A former attorney, Goldberg opened a legal search firm in 1986 and returned to law when the market crashed. She eventually made her way back to executive recruitment and has been at Korn/Ferry for two and a half years.
Throughout her career she's always looked for the same three things: leadership, leadership, and leadership. She'll ask how you define it, then probe deeper—it's easy enough to say you're a great motivator who is tough but fair. Then she'll ask what concerns you about your reports. If you say you're irked when a team member doesn't work as hard as you do or gets distracted by outside influences, she might read your attitude as impatience. "You have to listen for the facts, not necessarily the opinions," says Goldberg. "If you dig down, there's dissonance. A leader who's impatient isn't as effective."

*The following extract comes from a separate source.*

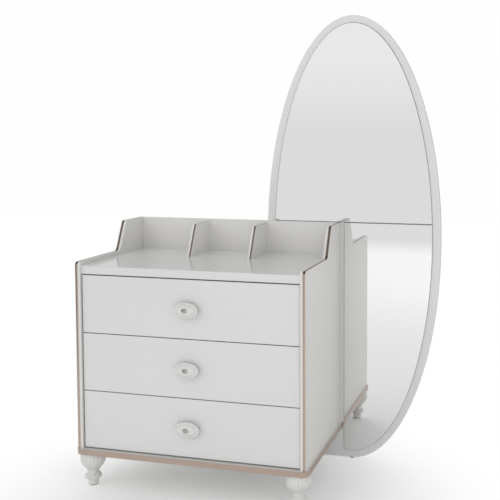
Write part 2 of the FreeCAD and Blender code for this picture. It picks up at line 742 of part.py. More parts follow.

To Goldberg, every search is unique, and she takes the time to flesh out her clients' needs and decode each company's cultural peculiarities. To candidates, that matters. "There's a general perception that recruiters are more interested in filling positions than in making good matches," says Schoch. "But Goldberg did a really good job of understanding what Peabody's expectations were and what their culture was."
Goldberg knows what she wants, but don't assume you do—presumptuousness will knock you off her short list.
"Candidates should come in with the idea of an open dialogue so we can focus on whether it'll be the best fit," she says. Be yourself, and perhaps it will.